Pro tip: Data modeling before migration matters
Let’s say you’re migrating from an on-premises warehouse to a cloud lakehouse. (Hi, everyone.) If you only move tables over, you’re not modernizing; you’re just replatforming.
That doesn’t get you:
- Semantic consistency
- Schema rationalization
- Governance
- Data quality
- AI-readiness
But if you model first, you can:
- Align on the meaning of data before it lands in the lakehouse
- Normalize naming conventions and structures
- Connect business logic to technical design
- Define lineage and ownership as part of the build
That’s modern architecture. And that’s how you scale and support AI.
The AI connection: Context is everything
When your organization starts feeding data to AI models, be it for analytics, automation or generative tasks, the structure and context of that data matters more than ever.

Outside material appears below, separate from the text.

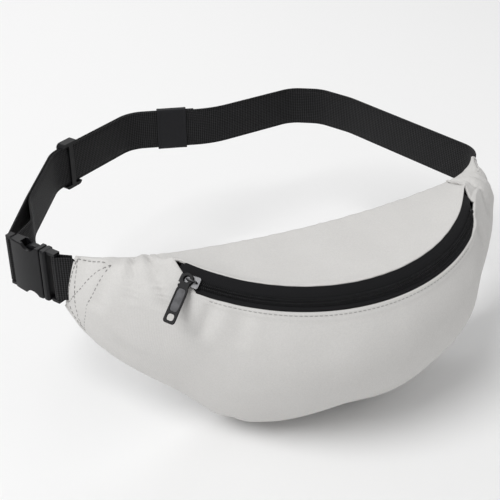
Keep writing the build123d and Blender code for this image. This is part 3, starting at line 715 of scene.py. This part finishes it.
TOP_S = crowded(-MID_HALF + 0.3, MID_HALF - 0.3, 3.0)
TOP_R = crowded(SHELF + 0.004, TOP_END - 0.002, 0.05, 0.012, 0.12)
top = skin(TOP_S, TOP_R) + smooth_sample(field, TOP_S, TOP_R)
to_hem, to_back = edge_run(top, 1, False), edge_run(top, 1, True)
to_side = np.minimum(edge_run(top, 0, False), edge_run(top, 0, True))
lift = hem(to_hem) - 0.9 * bump_at(to_back, 1.8) - 2.0 * bump_at(to_side, 2.4)
lift += puckers(TOP_S[:, None], to_back) + 0.6 * puckers(TOP_S[:, None] * 0.8, to_hem)
top = top + normals(top) * lift[..., None]
top_cloth = grid_object("top_cloth", top, TOP_S, edge_run(top, 1, False))

BACK_ROW = 4.0
BACK_S = crowded(-LIMIT + 0.4, LIMIT - 0.4, 3.2)
BACK_R = TOP_END + crowded(0.003, 0.997, 0.02, 0.006, 0.05)
back = skin(BACK_S, BACK_R) + smooth_sample(field, BACK_S, BACK_R)
to_top, to_foot = edge_run(back, 1, False), edge_run(back, 1, True)
lift = -0.8 * bump_at(to_top, 1.6) - 1.0 * bump_at(to_foot, 2.0)
lift += puckers(BACK_S[:, None], to_foot) + 0.5 * puckers(BACK_S[:, None], to_top)
lift += -0.4 * bump_at(to_top - BACK_ROW, 0.8) - 0.4 * bump_at(to_foot - BACK_ROW, 0.8)
back = back + normals(back) * lift[..., None]
back_cloth = grid_object("back_cloth", back, BACK_S, edge_run(back, 1, False))

for cloth, node, material in ((front_cloth, "front_panel", cloth_mat), (top_cloth, "top_panel", cloth_mat),
                              (back_cloth, "back_panel", back_mat)):
    dress(cloth, material, "pouch", "cloth", node)
    thick = cloth.modifiers.new("thickness", "SOLIDIFY")
    thick.thickness, thick.offset = 0.0018, -1.0


# ---- stitches ------------------------------------------------------------------------------------
# One stitch: share of its length, share of its radius, and rise in radii, for each ring of six points.
STITCH_RINGS = ((0.0, 0.45, -0.9), (0.14, 0.9, 0.2), (0.5, 1.0, 0.6), (0.86, 0.9, 0.2), (1.0, 0.45, -0.9))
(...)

If you didn’t model your data before migration:
- You’ll have ambiguity in terms
- You won’t know where fields came from
- You’ll struggle to explain outputs
- AI trustworthiness goes down the drain
With models and lineage in place:
- You can trace data sources and logic
- Governance teams know who owns what
- AI teams get structured, labeled, trustworthy data
- Business users get copilots they can trust
AI demands meaning and that’s what modeling provides. It’s just one more way data modeling before migration provides clarity over chaos.
Conclusion
If you’re about to migrate a database, warehouse, platform or a whole enterprise, you’ve got to stop and model first. By implementing data modeling before migration, you’ll improve design, communication and ROI from modern platforms and AI. So, the next time someone asks, “Do we really need to model before we migrate?” You can answer, “Only if you want it to work.”
Because data isn’t static. It’s a system of relationships, dependencies and meaning that is living and breathing. Unlike your iguana. Though it’s hard to tell. They really commit to a pose. (*Squints and taps on glass* “You okay, lil buddy?”) Maybe. Maybe not. But you know what will be? Your migration. Silver lining!